Another woman, who looked as if she’d spent the evening making toffee apples for the WI, complained that Jack Straw had incorrectly identified her social status. ‘I’m not Afro-Caribbean,’ she said in querulous middle-class tones, ‘I’m African-Caribbean.’ Straw looked mortified at this howler.
That was the tenor of the evening. It was a celebration of the new polychromatic Britishness. Nick the Nazi brings out everyone’s core values about this country, that’s the great thing about him. He foments a renewed interest in our sense of history and heritage. We pull out our photo albums. We talk about our grandparents. We compare their service records and we celebrate our family background.

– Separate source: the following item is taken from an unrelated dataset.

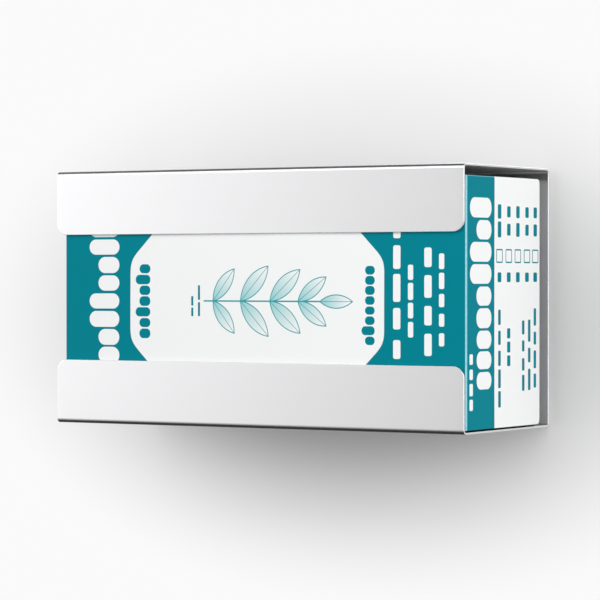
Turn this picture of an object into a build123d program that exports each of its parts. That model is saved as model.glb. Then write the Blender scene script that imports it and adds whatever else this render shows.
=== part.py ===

Just tonight we learned that Sayeeda Warsi’s grandfathers both fought in WWII. We discovered from Jack Straw that he’s a third generation Jewish immigrant on his mother’s side. And through the testimony of Bonnie Greer, we were informed that Churchill was descended from ‘Mohawk Indians’ (she didn’t say ‘Native Americans’) via his mother. How amazing. Nazi Nick has emerged as an enormously cohesive force in our society.
The fact that the BNP leader isn’t quite sure what he believes in, and that he’s spectacularly inept at presenting his views with any eloquence or charm, is something that should bother only his party membership. He seems to want repatriation of some kind for certain groups. But who? That’s undecided. The English can stay. So can the Scots and the Irish. And the Welsh too. Phew, that’s me off the hook. What about the Griffins? Well, paradoxically this name looks mysteriously unindigenous. Anyone with the faintest interest in philology will have spotted that ‘gryphon’, from which his surname presumably derives, is a Greek word for a mythical dragon which featured prominently in Persian folkore. Oh dear.
But not to worry, Nick. Let’s call it quits. I’ll go back to Llanelli. You go back to Baghdad.